§ **Record list**
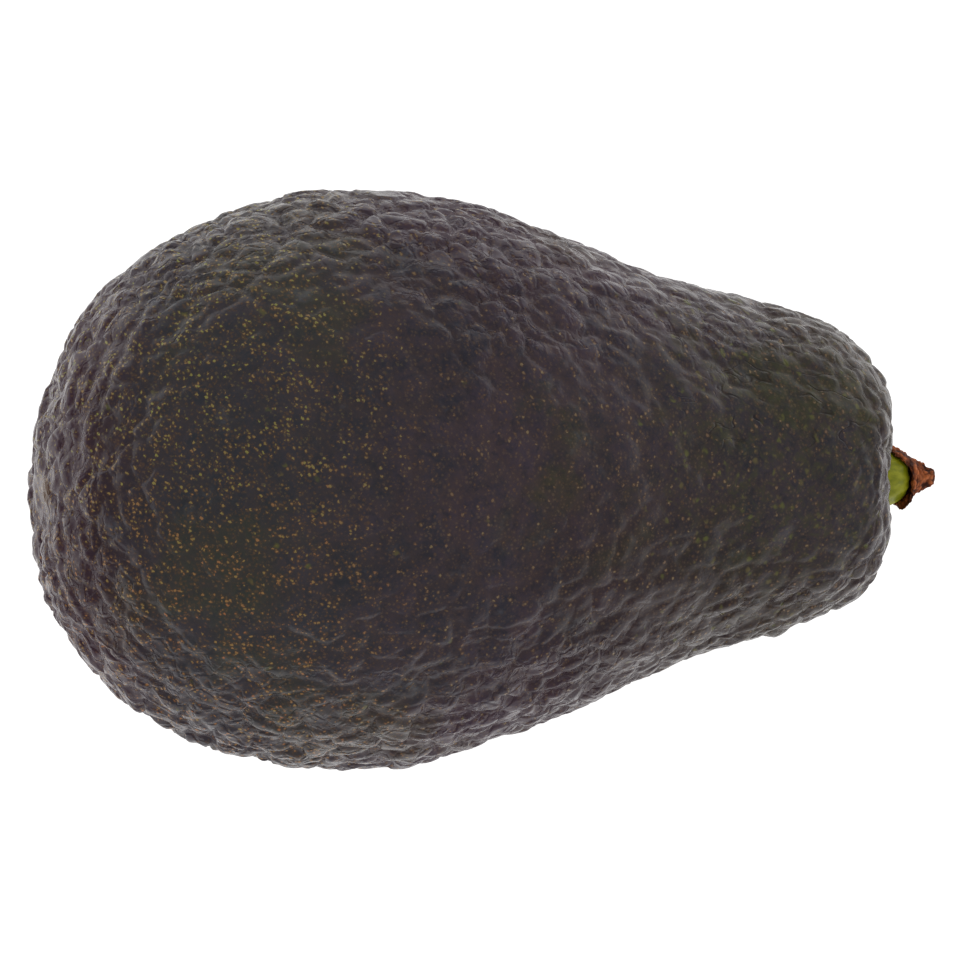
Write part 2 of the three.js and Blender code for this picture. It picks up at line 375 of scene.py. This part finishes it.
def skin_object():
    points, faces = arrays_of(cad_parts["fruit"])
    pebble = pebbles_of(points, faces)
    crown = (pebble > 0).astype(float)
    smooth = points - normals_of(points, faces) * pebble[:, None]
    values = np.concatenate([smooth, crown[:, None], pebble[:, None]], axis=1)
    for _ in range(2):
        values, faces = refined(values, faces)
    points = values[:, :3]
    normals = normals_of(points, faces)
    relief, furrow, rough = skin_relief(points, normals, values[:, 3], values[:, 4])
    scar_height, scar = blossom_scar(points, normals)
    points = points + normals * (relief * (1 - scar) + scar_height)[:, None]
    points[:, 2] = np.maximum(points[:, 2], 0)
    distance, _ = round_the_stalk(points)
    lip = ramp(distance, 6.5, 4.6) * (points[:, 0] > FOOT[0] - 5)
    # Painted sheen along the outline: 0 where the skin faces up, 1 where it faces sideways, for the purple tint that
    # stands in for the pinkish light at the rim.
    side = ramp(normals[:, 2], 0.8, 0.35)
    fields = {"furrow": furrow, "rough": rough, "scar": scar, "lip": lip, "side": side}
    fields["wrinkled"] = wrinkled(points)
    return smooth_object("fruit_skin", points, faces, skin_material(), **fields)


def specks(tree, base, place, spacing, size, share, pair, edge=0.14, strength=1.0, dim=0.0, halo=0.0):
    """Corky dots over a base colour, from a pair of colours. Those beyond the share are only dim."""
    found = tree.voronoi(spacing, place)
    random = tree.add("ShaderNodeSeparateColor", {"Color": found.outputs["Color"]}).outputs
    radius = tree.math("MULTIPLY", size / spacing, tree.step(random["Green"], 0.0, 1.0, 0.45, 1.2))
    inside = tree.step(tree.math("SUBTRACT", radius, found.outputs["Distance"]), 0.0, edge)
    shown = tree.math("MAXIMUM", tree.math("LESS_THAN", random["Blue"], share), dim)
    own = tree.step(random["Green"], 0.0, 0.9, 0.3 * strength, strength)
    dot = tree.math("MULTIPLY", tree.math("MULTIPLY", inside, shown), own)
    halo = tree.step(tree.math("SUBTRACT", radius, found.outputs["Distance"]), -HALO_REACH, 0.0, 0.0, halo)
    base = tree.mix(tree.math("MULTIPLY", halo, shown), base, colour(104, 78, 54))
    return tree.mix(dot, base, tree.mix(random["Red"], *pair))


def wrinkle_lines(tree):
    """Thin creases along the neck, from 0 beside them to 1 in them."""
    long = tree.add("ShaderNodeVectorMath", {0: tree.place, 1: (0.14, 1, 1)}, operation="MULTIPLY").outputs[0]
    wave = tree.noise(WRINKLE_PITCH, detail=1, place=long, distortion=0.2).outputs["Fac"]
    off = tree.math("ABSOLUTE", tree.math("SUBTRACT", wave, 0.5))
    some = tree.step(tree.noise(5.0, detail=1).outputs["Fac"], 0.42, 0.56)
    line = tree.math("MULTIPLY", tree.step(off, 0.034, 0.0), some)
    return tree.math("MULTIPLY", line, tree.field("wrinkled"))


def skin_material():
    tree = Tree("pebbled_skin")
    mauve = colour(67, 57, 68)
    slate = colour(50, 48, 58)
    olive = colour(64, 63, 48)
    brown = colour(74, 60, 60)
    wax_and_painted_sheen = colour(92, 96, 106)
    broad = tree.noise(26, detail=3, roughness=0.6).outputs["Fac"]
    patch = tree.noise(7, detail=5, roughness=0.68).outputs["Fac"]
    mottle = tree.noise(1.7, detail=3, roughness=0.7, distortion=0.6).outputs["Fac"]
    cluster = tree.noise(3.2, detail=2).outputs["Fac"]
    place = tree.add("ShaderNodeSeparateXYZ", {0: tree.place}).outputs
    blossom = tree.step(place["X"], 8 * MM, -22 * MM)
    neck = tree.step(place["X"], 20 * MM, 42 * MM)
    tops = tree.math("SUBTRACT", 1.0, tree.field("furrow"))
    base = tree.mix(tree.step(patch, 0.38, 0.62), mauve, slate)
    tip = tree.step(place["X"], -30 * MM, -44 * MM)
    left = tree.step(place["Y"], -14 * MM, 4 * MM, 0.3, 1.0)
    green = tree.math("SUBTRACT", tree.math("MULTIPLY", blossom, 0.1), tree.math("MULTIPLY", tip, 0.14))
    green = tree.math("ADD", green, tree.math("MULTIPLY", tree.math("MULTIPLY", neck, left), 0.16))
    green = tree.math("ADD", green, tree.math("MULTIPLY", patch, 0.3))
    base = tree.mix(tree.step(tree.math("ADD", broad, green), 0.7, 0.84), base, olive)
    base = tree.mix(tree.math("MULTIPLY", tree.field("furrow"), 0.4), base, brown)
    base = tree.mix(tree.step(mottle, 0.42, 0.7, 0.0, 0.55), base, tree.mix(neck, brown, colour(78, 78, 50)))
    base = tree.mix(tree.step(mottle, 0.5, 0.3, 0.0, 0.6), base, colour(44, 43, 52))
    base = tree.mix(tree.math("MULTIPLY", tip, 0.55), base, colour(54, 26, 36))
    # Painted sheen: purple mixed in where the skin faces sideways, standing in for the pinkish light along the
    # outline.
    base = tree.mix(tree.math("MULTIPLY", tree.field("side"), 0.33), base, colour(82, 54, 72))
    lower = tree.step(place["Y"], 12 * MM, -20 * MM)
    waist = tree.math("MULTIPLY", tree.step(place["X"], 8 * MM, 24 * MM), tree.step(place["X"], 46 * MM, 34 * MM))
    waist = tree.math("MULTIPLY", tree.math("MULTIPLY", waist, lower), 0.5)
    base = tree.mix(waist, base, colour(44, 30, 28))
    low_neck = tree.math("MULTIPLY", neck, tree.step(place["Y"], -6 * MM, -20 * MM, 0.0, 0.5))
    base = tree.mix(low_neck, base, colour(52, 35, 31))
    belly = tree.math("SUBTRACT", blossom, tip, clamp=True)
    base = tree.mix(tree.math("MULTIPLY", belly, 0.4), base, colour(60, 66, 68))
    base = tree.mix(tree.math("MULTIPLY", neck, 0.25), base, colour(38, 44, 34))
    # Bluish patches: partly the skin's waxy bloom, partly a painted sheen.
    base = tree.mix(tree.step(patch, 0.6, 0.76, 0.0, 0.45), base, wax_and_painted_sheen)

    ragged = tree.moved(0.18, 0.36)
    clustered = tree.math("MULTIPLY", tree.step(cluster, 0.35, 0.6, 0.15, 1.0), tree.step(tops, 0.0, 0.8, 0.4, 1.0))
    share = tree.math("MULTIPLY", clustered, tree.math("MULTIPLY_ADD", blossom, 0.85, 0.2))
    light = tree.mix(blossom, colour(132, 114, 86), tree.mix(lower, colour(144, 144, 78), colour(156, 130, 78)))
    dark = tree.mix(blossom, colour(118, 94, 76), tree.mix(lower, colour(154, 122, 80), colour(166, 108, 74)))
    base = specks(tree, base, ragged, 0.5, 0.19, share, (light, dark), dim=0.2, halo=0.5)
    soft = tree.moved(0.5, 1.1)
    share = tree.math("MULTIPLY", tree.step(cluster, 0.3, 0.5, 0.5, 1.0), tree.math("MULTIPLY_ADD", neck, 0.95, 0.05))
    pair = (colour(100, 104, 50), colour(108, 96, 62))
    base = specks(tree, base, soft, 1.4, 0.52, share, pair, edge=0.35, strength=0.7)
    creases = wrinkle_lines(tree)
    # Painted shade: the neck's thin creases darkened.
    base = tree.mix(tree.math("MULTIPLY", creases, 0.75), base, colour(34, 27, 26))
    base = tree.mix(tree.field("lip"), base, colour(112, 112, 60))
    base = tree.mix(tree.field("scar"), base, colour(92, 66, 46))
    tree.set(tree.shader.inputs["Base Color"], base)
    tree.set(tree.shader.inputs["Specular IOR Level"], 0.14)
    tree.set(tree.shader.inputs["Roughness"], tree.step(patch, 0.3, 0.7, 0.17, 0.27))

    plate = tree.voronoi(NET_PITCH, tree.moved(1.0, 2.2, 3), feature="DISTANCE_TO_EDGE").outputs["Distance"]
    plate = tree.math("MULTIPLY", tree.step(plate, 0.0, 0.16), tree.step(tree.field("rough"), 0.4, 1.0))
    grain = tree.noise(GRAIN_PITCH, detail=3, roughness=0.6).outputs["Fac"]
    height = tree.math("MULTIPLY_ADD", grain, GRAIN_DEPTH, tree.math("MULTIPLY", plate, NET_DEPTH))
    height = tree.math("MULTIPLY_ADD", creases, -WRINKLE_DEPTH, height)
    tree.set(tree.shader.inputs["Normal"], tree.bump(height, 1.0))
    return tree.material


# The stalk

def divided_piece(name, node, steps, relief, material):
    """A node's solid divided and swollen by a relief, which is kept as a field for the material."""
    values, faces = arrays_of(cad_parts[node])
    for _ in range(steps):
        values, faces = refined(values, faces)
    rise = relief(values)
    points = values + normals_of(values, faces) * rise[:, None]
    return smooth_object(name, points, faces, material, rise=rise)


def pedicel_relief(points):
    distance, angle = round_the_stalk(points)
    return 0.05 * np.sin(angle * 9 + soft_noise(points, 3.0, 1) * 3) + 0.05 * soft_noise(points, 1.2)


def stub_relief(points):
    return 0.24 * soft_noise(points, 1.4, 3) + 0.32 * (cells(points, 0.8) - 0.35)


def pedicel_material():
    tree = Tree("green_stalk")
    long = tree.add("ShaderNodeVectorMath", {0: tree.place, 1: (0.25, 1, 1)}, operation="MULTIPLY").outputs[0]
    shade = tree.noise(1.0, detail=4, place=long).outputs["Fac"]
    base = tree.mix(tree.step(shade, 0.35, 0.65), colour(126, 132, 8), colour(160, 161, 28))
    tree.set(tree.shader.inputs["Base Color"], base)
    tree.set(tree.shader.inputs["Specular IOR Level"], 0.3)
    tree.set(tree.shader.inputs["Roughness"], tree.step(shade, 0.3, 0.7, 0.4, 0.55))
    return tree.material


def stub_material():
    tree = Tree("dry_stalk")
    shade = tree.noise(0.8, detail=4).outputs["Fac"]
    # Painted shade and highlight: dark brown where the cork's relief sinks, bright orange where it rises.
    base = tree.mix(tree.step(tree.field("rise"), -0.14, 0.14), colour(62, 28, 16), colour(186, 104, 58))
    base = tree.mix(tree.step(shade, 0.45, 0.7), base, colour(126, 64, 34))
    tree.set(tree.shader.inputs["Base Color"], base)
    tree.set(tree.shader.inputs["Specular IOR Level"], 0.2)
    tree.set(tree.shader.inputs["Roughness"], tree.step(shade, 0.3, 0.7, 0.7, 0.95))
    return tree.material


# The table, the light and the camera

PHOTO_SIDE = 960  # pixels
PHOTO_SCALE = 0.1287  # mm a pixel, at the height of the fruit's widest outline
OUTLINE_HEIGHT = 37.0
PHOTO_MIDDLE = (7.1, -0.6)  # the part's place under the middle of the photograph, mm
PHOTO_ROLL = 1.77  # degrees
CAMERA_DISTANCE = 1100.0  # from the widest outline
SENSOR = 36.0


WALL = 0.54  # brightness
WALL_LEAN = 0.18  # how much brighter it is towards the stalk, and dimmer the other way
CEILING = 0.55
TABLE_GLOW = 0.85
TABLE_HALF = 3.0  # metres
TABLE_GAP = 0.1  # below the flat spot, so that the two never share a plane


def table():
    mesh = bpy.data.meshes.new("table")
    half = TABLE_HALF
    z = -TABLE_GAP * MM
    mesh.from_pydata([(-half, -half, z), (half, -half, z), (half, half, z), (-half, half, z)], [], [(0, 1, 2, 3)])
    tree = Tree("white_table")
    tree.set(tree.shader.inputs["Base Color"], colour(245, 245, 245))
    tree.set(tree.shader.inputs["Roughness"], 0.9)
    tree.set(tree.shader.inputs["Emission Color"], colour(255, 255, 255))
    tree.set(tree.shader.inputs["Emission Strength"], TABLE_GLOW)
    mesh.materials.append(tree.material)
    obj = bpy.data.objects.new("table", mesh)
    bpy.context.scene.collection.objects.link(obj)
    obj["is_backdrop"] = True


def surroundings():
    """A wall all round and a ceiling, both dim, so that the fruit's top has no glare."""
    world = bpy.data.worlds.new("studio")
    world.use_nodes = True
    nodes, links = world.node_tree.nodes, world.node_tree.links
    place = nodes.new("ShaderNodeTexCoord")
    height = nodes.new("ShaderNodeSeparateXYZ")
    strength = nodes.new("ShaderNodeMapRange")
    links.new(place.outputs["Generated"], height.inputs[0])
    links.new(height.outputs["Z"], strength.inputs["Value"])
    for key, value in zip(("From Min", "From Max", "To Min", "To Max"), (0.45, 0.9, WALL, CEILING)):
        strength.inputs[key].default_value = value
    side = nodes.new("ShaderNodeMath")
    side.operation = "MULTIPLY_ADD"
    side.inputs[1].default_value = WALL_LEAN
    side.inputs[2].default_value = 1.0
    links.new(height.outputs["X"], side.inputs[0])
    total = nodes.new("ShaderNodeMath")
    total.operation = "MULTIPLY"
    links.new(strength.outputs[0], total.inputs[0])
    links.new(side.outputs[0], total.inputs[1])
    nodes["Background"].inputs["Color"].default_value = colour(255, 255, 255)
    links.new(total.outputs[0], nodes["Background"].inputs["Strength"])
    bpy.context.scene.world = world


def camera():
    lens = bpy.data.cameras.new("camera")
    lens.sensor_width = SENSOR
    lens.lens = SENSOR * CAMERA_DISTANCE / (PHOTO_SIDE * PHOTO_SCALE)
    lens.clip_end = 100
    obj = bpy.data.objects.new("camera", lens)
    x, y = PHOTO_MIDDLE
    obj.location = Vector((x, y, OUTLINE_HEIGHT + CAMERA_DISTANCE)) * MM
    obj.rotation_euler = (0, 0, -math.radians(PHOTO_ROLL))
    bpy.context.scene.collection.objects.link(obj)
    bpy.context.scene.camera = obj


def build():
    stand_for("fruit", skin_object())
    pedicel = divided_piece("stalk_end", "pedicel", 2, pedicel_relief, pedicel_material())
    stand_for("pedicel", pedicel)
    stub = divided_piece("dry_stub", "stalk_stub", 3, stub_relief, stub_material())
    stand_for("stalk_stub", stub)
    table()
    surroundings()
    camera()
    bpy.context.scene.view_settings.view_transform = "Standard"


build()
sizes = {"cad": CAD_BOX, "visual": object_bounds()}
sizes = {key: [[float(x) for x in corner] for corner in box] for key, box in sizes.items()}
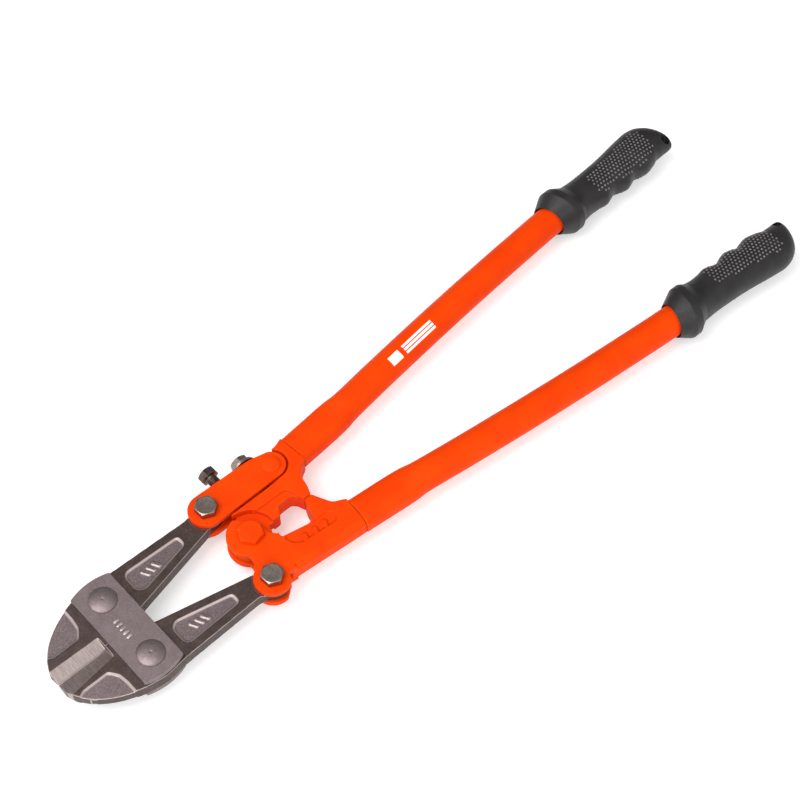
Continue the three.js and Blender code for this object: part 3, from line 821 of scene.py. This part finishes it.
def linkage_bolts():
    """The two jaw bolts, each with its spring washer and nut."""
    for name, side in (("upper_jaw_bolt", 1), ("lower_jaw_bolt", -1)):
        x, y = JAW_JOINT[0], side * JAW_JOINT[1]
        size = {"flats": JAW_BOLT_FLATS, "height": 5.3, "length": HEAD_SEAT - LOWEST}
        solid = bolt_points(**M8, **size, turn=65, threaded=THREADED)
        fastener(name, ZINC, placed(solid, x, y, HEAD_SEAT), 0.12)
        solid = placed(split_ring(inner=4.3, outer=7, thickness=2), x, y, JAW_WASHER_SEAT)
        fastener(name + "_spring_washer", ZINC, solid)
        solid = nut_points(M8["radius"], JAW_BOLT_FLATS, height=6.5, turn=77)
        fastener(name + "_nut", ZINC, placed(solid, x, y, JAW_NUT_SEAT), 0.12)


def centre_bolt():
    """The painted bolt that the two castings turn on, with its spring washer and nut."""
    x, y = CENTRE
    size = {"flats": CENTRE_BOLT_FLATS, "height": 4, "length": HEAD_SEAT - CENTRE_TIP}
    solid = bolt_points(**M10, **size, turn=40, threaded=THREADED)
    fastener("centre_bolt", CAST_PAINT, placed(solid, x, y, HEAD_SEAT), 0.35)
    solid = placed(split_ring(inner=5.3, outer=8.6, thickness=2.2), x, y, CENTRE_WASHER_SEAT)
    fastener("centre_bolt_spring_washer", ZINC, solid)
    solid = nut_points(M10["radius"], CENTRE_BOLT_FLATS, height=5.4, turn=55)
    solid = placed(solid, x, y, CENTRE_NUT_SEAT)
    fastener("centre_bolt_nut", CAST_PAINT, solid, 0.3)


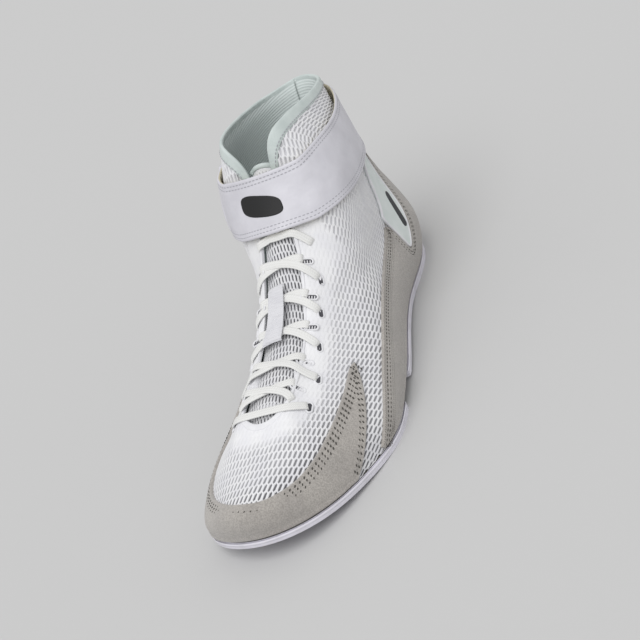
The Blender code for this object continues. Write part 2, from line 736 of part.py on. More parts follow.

§ **Exercise objective**
Check each line of the records above for "three", and copy those that have it.

§ **The solution**
Write part 2 of the three.js and Blender code for this picture. It picks up at line 375 of scene.py. This part finishes it.
Continue the three.js and Blender code for this object: part 3, from line 821 of scene.py. This part finishes it.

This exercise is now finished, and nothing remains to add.